**WHAT YOU NEED TO DO**
Everything from the first line down to the line containing "board_clearance = 0.1" should be reproduced exactly; please include nothing else.

**SOURCE EXCERPT**
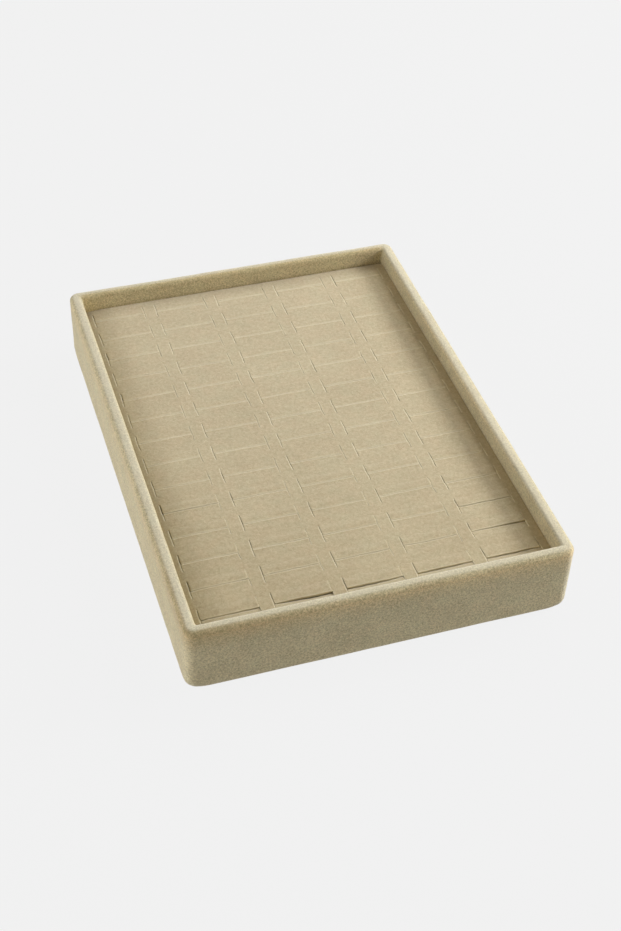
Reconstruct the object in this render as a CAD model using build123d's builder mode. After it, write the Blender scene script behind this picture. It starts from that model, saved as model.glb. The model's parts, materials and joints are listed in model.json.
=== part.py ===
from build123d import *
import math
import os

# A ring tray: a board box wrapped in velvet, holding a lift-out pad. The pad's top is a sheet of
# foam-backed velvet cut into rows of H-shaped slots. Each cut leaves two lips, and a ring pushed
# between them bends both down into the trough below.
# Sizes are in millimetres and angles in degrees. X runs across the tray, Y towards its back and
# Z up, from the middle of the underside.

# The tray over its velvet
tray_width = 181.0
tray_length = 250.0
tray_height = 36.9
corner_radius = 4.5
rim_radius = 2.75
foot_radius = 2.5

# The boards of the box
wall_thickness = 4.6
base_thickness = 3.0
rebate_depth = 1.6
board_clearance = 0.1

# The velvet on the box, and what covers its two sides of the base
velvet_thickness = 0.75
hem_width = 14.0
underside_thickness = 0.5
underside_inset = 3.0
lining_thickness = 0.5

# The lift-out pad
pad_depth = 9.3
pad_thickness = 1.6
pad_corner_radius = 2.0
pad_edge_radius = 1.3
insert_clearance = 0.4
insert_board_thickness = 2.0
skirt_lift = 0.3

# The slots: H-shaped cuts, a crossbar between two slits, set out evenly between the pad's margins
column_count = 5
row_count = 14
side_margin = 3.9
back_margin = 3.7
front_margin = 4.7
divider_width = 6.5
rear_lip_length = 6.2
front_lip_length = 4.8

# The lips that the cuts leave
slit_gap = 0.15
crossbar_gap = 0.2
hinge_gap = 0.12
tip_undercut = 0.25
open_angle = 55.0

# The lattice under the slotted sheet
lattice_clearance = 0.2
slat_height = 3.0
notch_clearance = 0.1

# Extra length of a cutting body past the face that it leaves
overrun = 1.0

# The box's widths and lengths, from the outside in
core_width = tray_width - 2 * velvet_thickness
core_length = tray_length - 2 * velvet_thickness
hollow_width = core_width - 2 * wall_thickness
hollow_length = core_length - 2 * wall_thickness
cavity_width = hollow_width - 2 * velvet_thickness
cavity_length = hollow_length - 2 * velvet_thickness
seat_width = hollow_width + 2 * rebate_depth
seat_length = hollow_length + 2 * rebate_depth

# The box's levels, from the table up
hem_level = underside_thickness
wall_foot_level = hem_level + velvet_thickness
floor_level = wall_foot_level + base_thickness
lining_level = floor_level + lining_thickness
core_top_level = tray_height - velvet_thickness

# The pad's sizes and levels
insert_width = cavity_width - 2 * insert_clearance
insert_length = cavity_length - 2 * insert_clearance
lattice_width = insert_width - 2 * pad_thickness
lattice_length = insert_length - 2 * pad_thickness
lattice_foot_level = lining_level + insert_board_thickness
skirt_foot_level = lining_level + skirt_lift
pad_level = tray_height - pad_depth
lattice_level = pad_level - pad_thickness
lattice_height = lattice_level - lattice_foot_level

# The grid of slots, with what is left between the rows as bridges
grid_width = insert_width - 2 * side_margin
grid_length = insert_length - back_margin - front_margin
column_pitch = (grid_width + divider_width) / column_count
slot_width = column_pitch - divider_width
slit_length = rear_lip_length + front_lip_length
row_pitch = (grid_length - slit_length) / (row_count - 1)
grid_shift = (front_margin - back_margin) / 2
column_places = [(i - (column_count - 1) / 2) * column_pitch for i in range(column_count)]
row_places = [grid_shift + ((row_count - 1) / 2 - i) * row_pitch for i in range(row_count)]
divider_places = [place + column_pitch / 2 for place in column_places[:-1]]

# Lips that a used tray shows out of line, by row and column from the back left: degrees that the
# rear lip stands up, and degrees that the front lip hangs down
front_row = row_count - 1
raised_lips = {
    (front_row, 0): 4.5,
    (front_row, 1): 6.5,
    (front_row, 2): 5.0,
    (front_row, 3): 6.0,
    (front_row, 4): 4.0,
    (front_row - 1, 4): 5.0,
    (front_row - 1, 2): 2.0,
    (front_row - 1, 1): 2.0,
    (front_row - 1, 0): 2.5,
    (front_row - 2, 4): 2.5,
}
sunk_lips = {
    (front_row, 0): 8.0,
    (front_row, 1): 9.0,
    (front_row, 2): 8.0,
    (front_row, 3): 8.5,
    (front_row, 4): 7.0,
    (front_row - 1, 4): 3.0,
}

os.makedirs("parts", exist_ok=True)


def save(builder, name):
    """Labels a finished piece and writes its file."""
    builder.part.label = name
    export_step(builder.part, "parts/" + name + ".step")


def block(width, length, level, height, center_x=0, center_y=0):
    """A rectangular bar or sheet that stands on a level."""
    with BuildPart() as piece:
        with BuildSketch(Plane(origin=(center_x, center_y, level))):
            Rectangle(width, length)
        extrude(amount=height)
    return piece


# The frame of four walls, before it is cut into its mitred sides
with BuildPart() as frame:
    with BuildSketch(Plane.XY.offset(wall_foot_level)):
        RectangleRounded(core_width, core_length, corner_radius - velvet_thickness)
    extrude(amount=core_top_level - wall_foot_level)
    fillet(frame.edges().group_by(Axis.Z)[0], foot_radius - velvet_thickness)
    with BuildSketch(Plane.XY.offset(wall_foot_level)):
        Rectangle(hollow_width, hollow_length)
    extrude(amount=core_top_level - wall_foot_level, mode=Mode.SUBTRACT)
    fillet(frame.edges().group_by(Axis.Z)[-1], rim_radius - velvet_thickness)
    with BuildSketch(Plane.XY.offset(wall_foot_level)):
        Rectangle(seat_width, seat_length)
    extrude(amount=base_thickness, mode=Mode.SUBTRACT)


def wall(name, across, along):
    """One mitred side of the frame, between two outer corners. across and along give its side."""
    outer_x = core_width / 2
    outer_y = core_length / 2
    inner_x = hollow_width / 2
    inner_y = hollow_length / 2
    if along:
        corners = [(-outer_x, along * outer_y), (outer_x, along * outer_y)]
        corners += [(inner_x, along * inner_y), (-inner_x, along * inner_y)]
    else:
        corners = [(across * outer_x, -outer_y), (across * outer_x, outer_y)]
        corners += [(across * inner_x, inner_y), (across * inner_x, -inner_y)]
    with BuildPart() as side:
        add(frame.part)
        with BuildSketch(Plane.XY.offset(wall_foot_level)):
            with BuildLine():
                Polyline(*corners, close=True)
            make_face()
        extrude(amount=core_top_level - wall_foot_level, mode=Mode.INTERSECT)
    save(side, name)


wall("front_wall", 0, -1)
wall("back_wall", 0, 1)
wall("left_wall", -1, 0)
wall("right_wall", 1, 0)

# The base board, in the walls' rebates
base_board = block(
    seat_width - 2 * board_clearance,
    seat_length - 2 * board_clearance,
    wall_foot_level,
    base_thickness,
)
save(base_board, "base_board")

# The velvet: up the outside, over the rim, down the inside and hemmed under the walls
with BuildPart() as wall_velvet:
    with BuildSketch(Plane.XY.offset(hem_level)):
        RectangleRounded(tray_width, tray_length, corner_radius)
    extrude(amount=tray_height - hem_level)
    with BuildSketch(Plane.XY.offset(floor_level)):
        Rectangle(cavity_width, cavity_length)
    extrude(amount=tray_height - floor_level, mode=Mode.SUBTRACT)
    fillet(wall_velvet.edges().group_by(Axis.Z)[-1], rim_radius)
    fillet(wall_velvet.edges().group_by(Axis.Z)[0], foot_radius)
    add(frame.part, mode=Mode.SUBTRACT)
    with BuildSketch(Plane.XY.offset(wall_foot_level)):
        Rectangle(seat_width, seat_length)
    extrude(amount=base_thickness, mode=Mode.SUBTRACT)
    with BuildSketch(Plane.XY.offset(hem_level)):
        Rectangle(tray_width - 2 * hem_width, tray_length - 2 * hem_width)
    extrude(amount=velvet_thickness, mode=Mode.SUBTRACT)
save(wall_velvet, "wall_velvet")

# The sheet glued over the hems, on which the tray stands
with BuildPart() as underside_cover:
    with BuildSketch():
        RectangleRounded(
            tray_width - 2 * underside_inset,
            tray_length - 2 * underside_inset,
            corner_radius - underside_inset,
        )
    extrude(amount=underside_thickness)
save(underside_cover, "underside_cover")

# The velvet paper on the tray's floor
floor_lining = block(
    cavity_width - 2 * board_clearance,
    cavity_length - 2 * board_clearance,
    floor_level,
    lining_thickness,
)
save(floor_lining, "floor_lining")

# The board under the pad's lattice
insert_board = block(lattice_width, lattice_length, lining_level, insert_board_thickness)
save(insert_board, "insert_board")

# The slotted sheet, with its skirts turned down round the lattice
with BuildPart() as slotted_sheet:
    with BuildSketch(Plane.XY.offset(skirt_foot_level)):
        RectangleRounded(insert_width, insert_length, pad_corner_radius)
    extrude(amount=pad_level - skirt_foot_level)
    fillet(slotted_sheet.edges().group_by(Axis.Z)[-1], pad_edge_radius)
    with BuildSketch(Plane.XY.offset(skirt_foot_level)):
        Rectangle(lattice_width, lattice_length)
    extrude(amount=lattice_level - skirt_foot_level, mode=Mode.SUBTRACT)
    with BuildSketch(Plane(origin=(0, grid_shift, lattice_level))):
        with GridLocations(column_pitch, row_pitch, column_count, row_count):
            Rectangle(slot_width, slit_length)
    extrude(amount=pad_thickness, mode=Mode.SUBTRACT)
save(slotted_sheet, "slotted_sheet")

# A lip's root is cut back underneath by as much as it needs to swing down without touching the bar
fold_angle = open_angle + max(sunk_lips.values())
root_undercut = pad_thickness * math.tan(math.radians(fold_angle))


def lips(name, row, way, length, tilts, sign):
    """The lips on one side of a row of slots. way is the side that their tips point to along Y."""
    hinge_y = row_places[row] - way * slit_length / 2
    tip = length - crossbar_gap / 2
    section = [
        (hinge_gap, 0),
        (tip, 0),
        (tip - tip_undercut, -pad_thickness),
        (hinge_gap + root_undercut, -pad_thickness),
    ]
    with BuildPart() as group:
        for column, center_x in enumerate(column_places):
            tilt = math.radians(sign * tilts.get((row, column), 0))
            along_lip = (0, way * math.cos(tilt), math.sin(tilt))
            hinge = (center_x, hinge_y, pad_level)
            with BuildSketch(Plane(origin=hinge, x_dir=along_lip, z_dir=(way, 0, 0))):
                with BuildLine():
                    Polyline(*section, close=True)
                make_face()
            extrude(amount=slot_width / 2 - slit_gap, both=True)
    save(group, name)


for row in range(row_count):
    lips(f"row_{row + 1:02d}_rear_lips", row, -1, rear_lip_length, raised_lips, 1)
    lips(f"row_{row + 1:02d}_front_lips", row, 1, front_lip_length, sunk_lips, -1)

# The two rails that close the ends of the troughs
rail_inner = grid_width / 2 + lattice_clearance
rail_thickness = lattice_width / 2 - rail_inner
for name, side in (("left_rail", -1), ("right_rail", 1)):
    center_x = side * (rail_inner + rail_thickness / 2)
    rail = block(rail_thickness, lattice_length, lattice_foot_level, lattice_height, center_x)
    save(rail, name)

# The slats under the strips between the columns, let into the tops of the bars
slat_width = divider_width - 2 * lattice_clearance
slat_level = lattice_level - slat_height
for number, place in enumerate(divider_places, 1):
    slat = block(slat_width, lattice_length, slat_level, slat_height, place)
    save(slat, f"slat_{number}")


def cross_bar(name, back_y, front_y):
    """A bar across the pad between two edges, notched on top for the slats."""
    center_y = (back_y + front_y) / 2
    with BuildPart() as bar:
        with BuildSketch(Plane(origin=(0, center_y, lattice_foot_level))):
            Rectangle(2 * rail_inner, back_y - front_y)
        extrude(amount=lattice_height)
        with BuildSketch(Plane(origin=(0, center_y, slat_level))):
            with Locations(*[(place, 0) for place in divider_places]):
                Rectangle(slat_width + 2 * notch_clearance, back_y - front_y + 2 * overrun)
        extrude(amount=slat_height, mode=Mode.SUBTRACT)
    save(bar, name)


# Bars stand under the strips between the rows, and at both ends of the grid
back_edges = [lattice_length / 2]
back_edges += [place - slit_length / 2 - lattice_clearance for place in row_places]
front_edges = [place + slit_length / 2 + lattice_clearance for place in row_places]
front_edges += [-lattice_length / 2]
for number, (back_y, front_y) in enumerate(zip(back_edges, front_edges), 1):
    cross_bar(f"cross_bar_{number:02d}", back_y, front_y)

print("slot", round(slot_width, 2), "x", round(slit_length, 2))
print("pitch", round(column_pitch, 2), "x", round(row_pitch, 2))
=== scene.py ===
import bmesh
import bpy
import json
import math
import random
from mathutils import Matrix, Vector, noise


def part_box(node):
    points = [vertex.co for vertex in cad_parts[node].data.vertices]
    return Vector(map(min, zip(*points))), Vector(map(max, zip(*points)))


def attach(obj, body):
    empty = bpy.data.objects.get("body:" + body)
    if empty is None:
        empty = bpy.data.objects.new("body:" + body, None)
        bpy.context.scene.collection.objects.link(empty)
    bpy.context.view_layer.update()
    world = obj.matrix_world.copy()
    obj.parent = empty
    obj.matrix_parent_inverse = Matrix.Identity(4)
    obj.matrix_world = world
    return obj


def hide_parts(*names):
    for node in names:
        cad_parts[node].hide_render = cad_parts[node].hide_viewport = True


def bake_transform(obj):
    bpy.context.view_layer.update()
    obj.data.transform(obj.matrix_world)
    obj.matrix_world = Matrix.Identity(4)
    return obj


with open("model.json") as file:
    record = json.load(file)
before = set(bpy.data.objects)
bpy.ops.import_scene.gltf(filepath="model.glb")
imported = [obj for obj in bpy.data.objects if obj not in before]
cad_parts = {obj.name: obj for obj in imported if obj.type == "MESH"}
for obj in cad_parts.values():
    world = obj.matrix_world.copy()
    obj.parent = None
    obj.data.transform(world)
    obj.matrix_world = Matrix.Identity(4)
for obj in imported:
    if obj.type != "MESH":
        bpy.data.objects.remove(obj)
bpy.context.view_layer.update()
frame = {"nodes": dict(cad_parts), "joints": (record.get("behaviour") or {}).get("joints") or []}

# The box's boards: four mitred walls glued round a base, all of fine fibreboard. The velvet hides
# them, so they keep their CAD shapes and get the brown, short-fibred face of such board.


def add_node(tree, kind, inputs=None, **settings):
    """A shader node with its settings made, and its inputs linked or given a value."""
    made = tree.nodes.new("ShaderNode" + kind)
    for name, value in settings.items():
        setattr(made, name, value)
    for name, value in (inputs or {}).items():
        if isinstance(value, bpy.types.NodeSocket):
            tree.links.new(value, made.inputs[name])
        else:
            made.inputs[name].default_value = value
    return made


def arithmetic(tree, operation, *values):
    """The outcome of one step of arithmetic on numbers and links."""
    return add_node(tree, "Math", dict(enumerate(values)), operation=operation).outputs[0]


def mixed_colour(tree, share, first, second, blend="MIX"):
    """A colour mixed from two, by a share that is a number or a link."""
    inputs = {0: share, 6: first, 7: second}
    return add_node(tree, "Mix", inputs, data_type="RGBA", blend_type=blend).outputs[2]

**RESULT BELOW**
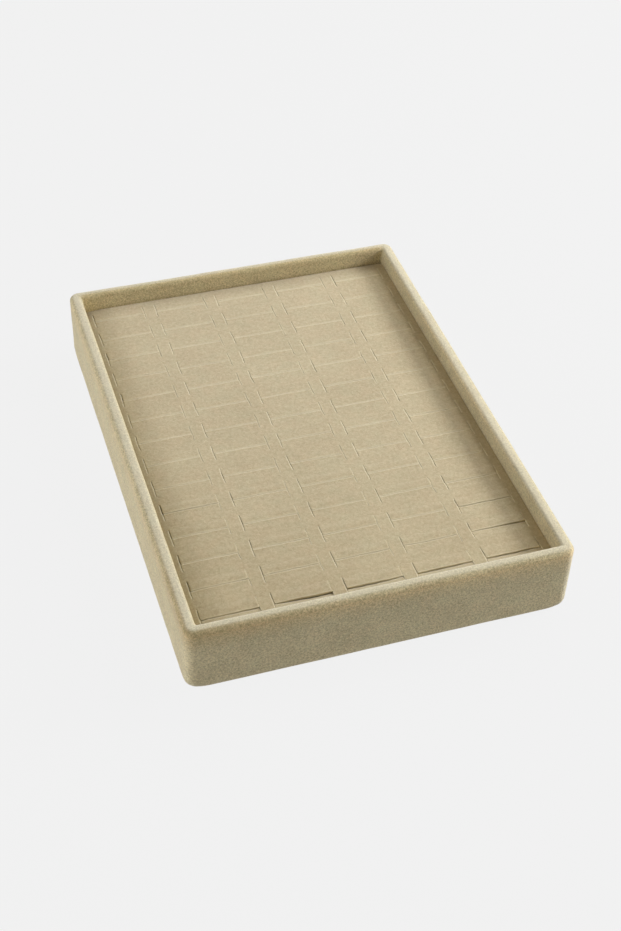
Reconstruct the object in this render as a CAD model using build123d's builder mode. After it, write the Blender scene script behind this picture. It starts from that model, saved as model.glb. The model's parts, materials and joints are listed in model.json.
=== part.py ===
from build123d import *
import math
import os

# A ring tray: a board box wrapped in velvet, holding a lift-out pad. The pad's top is a sheet of
# foam-backed velvet cut into rows of H-shaped slots. Each cut leaves two lips, and a ring pushed
# between them bends both down into the trough below.
# Sizes are in millimetres and angles in degrees. X runs across the tray, Y towards its back and
# Z up, from the middle of the underside.

# The tray over its velvet
tray_width = 181.0
tray_length = 250.0
tray_height = 36.9
corner_radius = 4.5
rim_radius = 2.75
foot_radius = 2.5

# The boards of the box
wall_thickness = 4.6
base_thickness = 3.0
rebate_depth = 1.6
board_clearance = 0.1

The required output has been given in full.